Poem and Letter from Peder Legried

If I were as articulate poetically as Edna St. Vincent Millay, I could say exactly how I feel, but I am not gifted so. It is one of her poems that very closely conveys my feelings concerning Rick's very sad and untimely death. I would like to express my feelings thus:

Dirge Without Music
Edna St. Vincent Millay

I am not resigned to the shutting away of loving hearts in the hard ground.
So it is, and so it will be, for so it has been, time out of mind:
Into the darkness they go, the wise and the lovely. Crowned
With lilies and with laurel they go; but I am not resigned.

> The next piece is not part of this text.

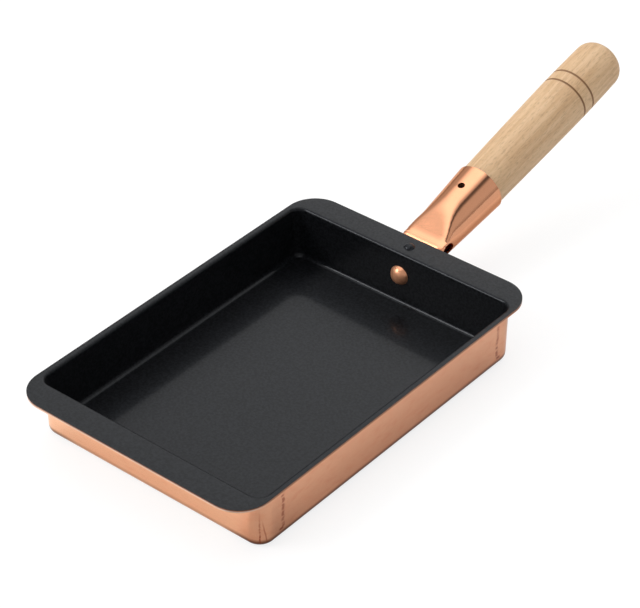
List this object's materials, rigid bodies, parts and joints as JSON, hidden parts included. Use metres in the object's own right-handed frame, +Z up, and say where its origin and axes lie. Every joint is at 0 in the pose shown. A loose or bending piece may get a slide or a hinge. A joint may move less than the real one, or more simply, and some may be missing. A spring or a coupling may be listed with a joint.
{
  "type": "tamagoyaki pan",
  "caption": "Rectangular rolled-omelette pan of pressed copper with a black non-stick lining, wide end flanges, a riveted copper handle socket and a turned wooden handle.",
  "frame": {"origin": "centre of the flat resting face under the pan's floor", "axes": "+Z up, +Y along the pan towards the handle, +X across the pan's width"},
  "size_m": [0.139, 0.3656, 0.0735],
  "materials": {
    "copper": "satin-polished copper, drawn along the walls",
    "nonstick": "black non-stick coating with a soft sheen",
    "black_metal": "black coating over the rivet's head",
    "wood": "pale wood, turned and left bare"
  },
  "bodies": {
    "root": {"pan_body": "copper", "nonstick_lining": "nonstick", "handle_socket": "copper", "wall_rivet": "copper", "flange_rivet": "black_metal", "wooden_handle": "wood"}
  },
  "joints": []
}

Lovers and thinkers, into the earth with you.
Be one with the dull, the indiscriminate dust.
A fragment of what you felt, of what you knew,
A formula, a phrase remains, -- but the best is lost.

The answers quick & keen, the honest look, the laughter, the love,
They are gone. They have gone to feed the roses. Elegant and curled
Is the blossom. Fragrant is the blossom. I know. But I do not approve.
More precious was the light in your eyes than all the roses in the world.

Down, down, down into the darkness of the grave
Gently they go, the beautiful, the tender, the kind;
Quietly they go, the intelligent, the witty, the brave.
I know. But I do not approve. And I am not resigned.

Although I have seen Rick but a couple of times since he graduated from high school in 1974, I have had cause to remember him and other Holiday Inn fellow workers whenever I sit at my piano. It was a communal Christmas present from the kitchen and dining room staff to me Christmas 1972. I did not have a piano at the time so, when I had any free time, I would go to the storeroom and play the piano in there. I still have that Christmas-gift piano. I play it daily. I reflect upon the lives whose paths crossed mine and who cared enough to give it to me. Rick had an interest in poetry which gave us common ground, along with J.R.R. Tolkien's Hobbit and the Ring Trilogy and the Moody Blues. I remember that Rick wrote a poem that he read to me. The idea was a comparison of the effects of a tornado likened unto a blueberry milkshake being made in a blender. I thought he had a very clever idea! Rick and the other teen-agers I worked with made me proud to have been accepted and befriended by them. For this reason Rick has always been held in high esteem by me. Blessed be his memory.